The Morning Call
10/10/16
The
Market
Technical
Monday Morning Chartology
The
S&P has clearly lost some momentum.
While it remains in uptrends across all major timeframes, it is
struggling to stay above the lower boundary of its short term uptrend and its
100 day moving average. Were it to break
that level, it does have minor support at three other levels to successfully
challenge before we would need to worry about the intermediate term
uptrend. However, given investors
continuing proclivity to see positives in any situation, I can’t see a
challenge of the intermediate term without a dramatic change in attitude. Indeed to me, it still seems more likely that
the S&P will challenge its all-time high.
The
long Treasury is in the midst of a big hiccup.
As you can see, TLT made a high and it has been all downhill since
then. It busted through two Fibonacci retracement
levels and is now challenging a third; its 100 day moving average reverted from
support to resistance; and it is now in a three month very short term downtrend. Still it remains in uptrends across all major
timeframes. So it is pointless to get
too bearish until, at least, the short term uptrend is reset. That said, as I have noted previously, the
whole debt complex is getting a bit squirrelly.
If wanted to own bonds I would wait till the TLT challenged its short
term uptrend. If successful, it is
probably OK to buy a portion of a position.
If not….
GLD’s
chart has a very similar look to TLT, only worse. It is now in a short term downtrend. The Aggressive Growth Portfolio Sold its GDX
position early last week, so I am now an observer. GLD has got some work to do to get healthy
again---if it can.
The
VIX’s chart hasn’t changed much. It
continues to be stuck between its 100 day moving average (resistance) and the
lower boundary of a very short term uptrend.

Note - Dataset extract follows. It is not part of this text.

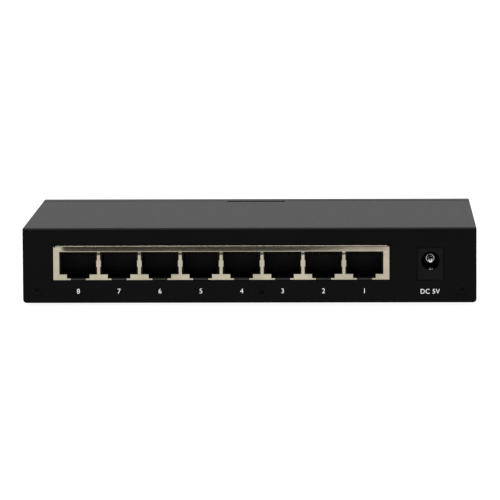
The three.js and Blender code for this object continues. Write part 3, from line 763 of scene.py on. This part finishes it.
def small_parts():
    """Chip parts in two lengths: one mesh of their bodies and one of their tinned ends."""
    bodies, ends = bmesh.new(), bmesh.new()
    draw = random.Random(7)
    base = board_top()
    for x, y, lengthways in small_part_places():
        half = PART_LENGTH / 2 * draw.choice(LENGTH_SHARES)
        wide = PART_WIDTH / 2
        cap = CAP_LENGTH
        spans = (((-half + cap, half - cap), bodies, CAP_PROUD), ((-half, -half + cap), ends, 0.0),
                 ((half - cap, half), ends, 0.0))
        for (start, stop), target, inset in spans:
            low = (start, -wide + inset) if not lengthways else (-wide + inset, start)
            high = (stop, wide - inset) if not lengthways else (wide - inset, stop)
            add_box(target, (x + low[0], y + low[1], base + PART_LIFT),
                    (x + high[0], y + high[1], base + PART_HEIGHT - inset))
    for bm, name, material, slot in ((bodies, "small_part_bodies", ceramic_body, "chip_resin"),
                                     (ends, "small_part_ends", tinned_lead, "screw_steel")):
        bmesh.ops.recalc_face_normals(bm, faces=bm.faces)
        soften(bm, 0.05, 1)
        piece_from(bm, name, material, "base")


PRINT_LINE = 0.18 * MM
PRINT_LIFT = 0.004 * MM
PRINT_THICKNESS = 0.02 * MM
PRINT_GAP = 0.5 * MM


def add_frame(bm, low, high, level):
    """A printed rectangle on the board, as four strips."""
    line = PRINT_LINE
    strips = (((low[0], low[1]), (high[0], low[1] + line)), ((low[0], high[1] - line), (high[0], high[1])),
              ((low[0], low[1] + line), (low[0] + line, high[1] - line)),
              ((high[0] - line, low[1] + line), (high[0], high[1] - line)))
    for start, stop in strips:
        add_box(bm, (*start, level + PRINT_LIFT), (*stop, level + PRINT_THICKNESS))


def board_print():
    """A printed outline around each larger part."""
    bm = bmesh.new()
    framed = ["switch_chip", "flash_chip", "crystal", "power_inductor", "voltage_regulator_1",
              "voltage_regulator_2", *(f"line_transformer_{i}" for i in range(1, 5))]
    for node in framed:
        low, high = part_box(node)
        add_frame(bm, (low.x - PRINT_GAP, low.y - PRINT_GAP), (high.x + PRINT_GAP, high.y + PRINT_GAP),
                  board_top())
    bmesh.ops.recalc_face_normals(bm, faces=bm.faces)
    piece_from(bm, "board_print", white_ink, "base")


small_parts()
board_print()

# Print under the indicators, on the floor of the bezel's shallow recess.
LEGEND_DEPTH = 0.4 * MM
LEGEND_Y = FRONT_Y - LEGEND_DEPTH + INK_LIFT
LEGEND_Z = 11.6 * MM
LEGEND_DIGIT_HEIGHT = 1.3 * MM
LEGEND_WORD_HEIGHT = 1.1 * MM
POWER_LAMP_X = 44 * MM
for port in range(1, 9):
    low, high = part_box(f"led_port_{port}")
    label(f"lamp_digit_{port}", str(port), ((low.x + high.x) / 2, LEGEND_Y, LEGEND_Z), LEGEND_DIGIT_HEIGHT,
          "base", turn=math.pi)
label("lamp_power_mark", "POWER", (POWER_LAMP_X, LEGEND_Y, LEGEND_Z), LEGEND_WORD_HEIGHT,
      "base", turn=math.pi)

# ---------------------------------------------------------------- camera, floor and light

CAMERA_PLACE = Vector((0.0382, -1.4299, 0.1746))
CAMERA_TURN = 1.575
CAMERA_TILT = -6.414
CAMERA_ROLL = 0.289
CAMERA_LENS = 293.1
CAMERA_SENSOR = 36.0
CAMERA_REACH = 20.0
FLOOR_SIZE = 12.0
FLOOR_GAP = 0.02 * MM
FLOOR_GREY = 0.14
FLOOR_GLOW = 0.94
FLAG_SIZE = (2.4, 3.0)
FLAG_PLACE = (-0.25, -2.1, 1.70)
FLAG_GREY = 0.002
OVERHEAD_PLACE = (0.0, -0.1, 1.5)
OVERHEAD_SIZE = (1.8, 1.4)
OVERHEAD_POWER = 32.0


def make_camera():
    data = bpy.data.cameras.new("camera")
    data.lens = CAMERA_LENS
    data.sensor_width = CAMERA_SENSOR
    data.clip_end = CAMERA_REACH
    camera = bpy.data.objects.new("camera", data)
    turn = Matrix.Rotation(math.radians(CAMERA_TURN), 4, "Z")
    tilt = Matrix.Rotation(math.radians(CAMERA_TILT), 4, "X")
    roll = Matrix.Rotation(math.radians(CAMERA_ROLL), 4, "Y")
    level = Matrix.Rotation(math.radians(90), 4, "X")
    camera.matrix_world = Matrix.Translation(CAMERA_PLACE) @ turn @ tilt @ roll @ level
    bpy.context.scene.collection.objects.link(camera)
    bpy.context.scene.camera = camera


def plain_surface(name, grey):
    """A dull, even grey."""
    return finish(name, (grey,) * 3, (grey * 1.02,) * 3, (0.85, 0.95), specular=0.1,
                  tint_scale=3, grain_scale=40)


def lit_floor():
    """A pale floor that glows a little, like a light table."""
    material = plain_surface("light_table", FLOOR_GREY)
    shader = material.node_tree.nodes["Principled BSDF"]
    shader.inputs["Emission Color"].default_value = (1.0, 1.0, 1.0, 1.0)
    shader.inputs["Emission Strength"].default_value = FLOOR_GLOW
    return material


def stage_plane(name, size, centre, facing, material):
    bm = bmesh.new()
    a, b = size[0] / 2, size[1] / 2
    bm.faces.new([bm.verts.new(p) for p in ((-a, -b, 0), (a, -b, 0), (a, b, 0), (-a, b, 0))])
    mesh = bpy.data.meshes.new(name)
    bm.to_mesh(mesh)
    bm.free()
    mesh.materials.append(material)
    plane = bpy.data.objects.new(name, mesh)
    plane.location = centre
    plane.rotation_mode = "QUATERNION"
    plane.rotation_quaternion = Vector(facing).to_track_quat("Z", "Y")
    bpy.context.scene.collection.objects.link(plane)
    return plane


def soft_light(name, centre, target, size, power):
    data = bpy.data.lights.new(name, "AREA")
    data.shape = "RECTANGLE"
    data.size, data.size_y = size
    data.energy = power
    light = bpy.data.objects.new(name, data)
    light.location = centre
    light.rotation_mode = "QUATERNION"
    light.rotation_quaternion = (Vector(target) - Vector(centre)).to_track_quat("-Z", "Y")
    light.visible_camera = False
    bpy.context.scene.collection.objects.link(light)


def make_stage():
    """A glowing floor, a white world, one soft light overhead, and a black flag behind the camera, which
    the camera doesn't see and which casts no shadow."""
    stage_plane("floor", (FLOOR_SIZE, FLOOR_SIZE), (0, 0, case_low.z - FLOOR_GAP), (0, 0, 1), lit_floor())
    flag = stage_plane("black_flag", FLAG_SIZE, FLAG_PLACE, (0, 1, 0),
                       plain_surface("flag_cloth", FLAG_GREY))
    flag.visible_camera = False
    flag.visible_shadow = False
    world = bpy.data.worlds.new("studio")
    world.use_nodes = True
    background = world.node_tree.nodes["Background"]
    background.inputs["Color"].default_value = (1.0, 1.0, 1.0, 1.0)
    background.inputs["Strength"].default_value = 1.0
    bpy.context.scene.world = world
    soft_light("overhead", OVERHEAD_PLACE, (0, 0, 0), OVERHEAD_SIZE, OVERHEAD_POWER)
    bpy.context.scene.view_settings.view_transform = "Standard"


make_camera()
make_stage()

The weight is to the negative---positive for stocks.
Bottom
line: all the Markets were in flux last week as traders marked up the odds of a
December rate hike. That certainly
accounts for the lousy performance in TLT and GLD. The pin action is stocks was a bit more
confusing, as sentiment seemed to swing back and forth from liking a rate hike
to not liking a rate hike. Who knows how long that can go on? However, since I don’t think that there will
be a rate hike unless the economic numbers change dramatically for the better,
it is seems likely that ultimately all Markets will get back on the free money
forever band wagon. How much pain the
central bankers want to put them through before finally doing nothing is the
question.
Fundamental
The
overall economic data last week were mixed; as were the primary indicators: the
September ISM manufacturing (+) and nonmanufacturing (+) indices, August
construction spending (-), September nonfarm payrolls (-) and August/revised
July factory orders (0). However, the
Atlanta Fed lowered its projection for third quarter US GDP growth twice, the
IMF lowered its estimate for US 2016 growth and also lowered its forecast for
2016/2017 global trade growth. As you
know, I have bent over backwards not to push my recession forecast; so pursuant to that theme, I am scoring the
week as a neutral: the score is now: in
the last 55 weeks, sixteen were positive, thirty-five negative and four
neutral.
Overseas,
the numbers were quite upbeat---a rare occurrence in the past year. Still they have been improving ever so
slightly in the last month. So one could
manufacture some hope from that. However,
it is going to take a lot more than what we have so far to seriously consider a
pick up global economic activity, especially with Brexit and the problems in
the EU financial system yet to be resolved.
The
central banks gave off a somewhat mixed message. After the BOJ and Fed did nothing in their
recent meeting, last week began with signals from the ECB, BOJ and the Fed that
it was time to start normalizing monetary policy. (Thank God, says I.) But the ECB folded after two days (what else
is new?).
To its credit,
the Fed hung tough with virtually all Fed members making hawkish comments about
a December rate hike. We’ll see. Given its predisposition to chicken out in
the face of poor economic data, a hike seems unlikely to me, since there has
been little improvement in the stats to date.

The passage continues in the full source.